Durante i mesi più bui dell’emergenza Covid, il tempo sembrava rallentato. In realtà, secondo la scienza, il nostro cervello avrebbe vissuto un vero e proprio invecchiamento accelerato.
A sostenerlo è uno studio condotto dall’Università di Nottingham e pubblicato su “Nature Communications”, che conferma una sensazione diffusa ma finora poco documentata: la pandemia avrebbe avuto un impatto non indifferente sulla salute cerebrale.
Il gruppo di ricerca, coordinato dal dottor Ali-Reza Mohammadi-Nejad del Queen’s Medical Centre, ha sviluppato un modello predittivo basato sull’intelligenza artificiale per valutare l’età biologica del cervello.
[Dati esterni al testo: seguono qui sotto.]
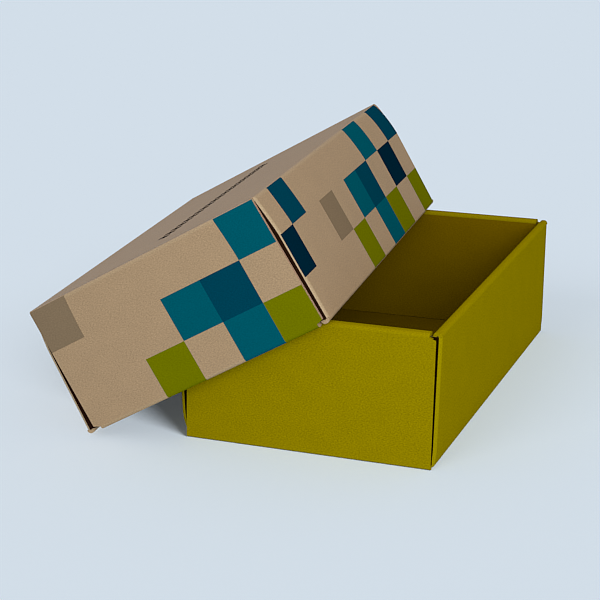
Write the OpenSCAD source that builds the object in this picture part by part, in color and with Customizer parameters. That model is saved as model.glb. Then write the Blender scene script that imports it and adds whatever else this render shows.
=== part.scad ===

Covid e cervello, i danni invisibili della pandemia
Analizzando parametri come il volume della materia grigia e lo spessore corticale, i ricercatori sono arrivati a una conclusione allarmante: in media, il cervello umano avrebbe subito un’accelerazione dell’invecchiamento pari a circa cinque mesi e mezzo durante la pandemia da Covid-19.
Lo studio ha coinvolto oltre 15mila soggetti in buone condizioni di salute, con un’età media di 62 anni, i cui dati erano conservati nella vasta banca dati sanitaria UK Biobank. I risultati indicano che, a parità di condizioni fisiche e mentali pre-pandemia, la crisi sanitaria ha inciso pesantemente sul benessere cerebrale degli individui, innescando una serie di mutamenti spesso impercettibili ma rilevabili attraverso strumenti avanzati.
La condizione sociale ha avuto un ruolo determinante: gli uomini in situazioni economiche e relazionali fragili sono stati i più colpiti, anche senza aver contratto il virus. Ma non è tutto. Un’altra indagine, condotta sempre nel Regno Unito, ha rilevato che nei casi più gravi di infezione da Covid-19, l’età cerebrale dei pazienti è aumentata fino a vent’anni nel giro di dodici mesi.

La ricerca sugli adolescenti
Anche oltreoceano le evidenze vanno nella stessa direzione. Una ricerca dell’Università di Washington, focalizzata sugli adolescenti durante il lockdown, ha documentato segni precoci di invecchiamento cerebrale. Le ragazze, in particolare, avrebbero mostrato una vulnerabilità maggiore: le loro scansioni cerebrali post-pandemia risultavano in media più vecchie di 4,2 anni rispetto all’età reale, contro 1,4 anni rilevati nei coetanei maschi.
Secondo la ricercatrice Caitleen Kuhl, le differenze risiedono nella diversa struttura sociale delle relazioni giovanili: “Le ragazze chiacchierano e condividono le loro emozioni. Sono molto più dipendenti (rispetto ai ragazzi) dall’interazione sociale per il loro benessere e per il loro sano sviluppo neurale, fisico ed emotivo”.
Gli effetti del Covid sul cervello non sono tutti permanenti
Nonostante i numeri preoccupanti, i ricercatori invitano a non cedere al pessimismo. Lo stesso team dell’Università di Nottingham ha sottolineato che non tutti i danni sono permanenti: la neuroplasticità del cervello offre margini di recupero, soprattutto in presenza di interventi mirati e stili di vita salutari.
Le cicatrici psicologiche della pandemia, dunque, esistono e sono state mappate scientificamente. Ma non sono necessariamente irreversibili. Comprendere questi meccanismi è il primo passo per affrontarli.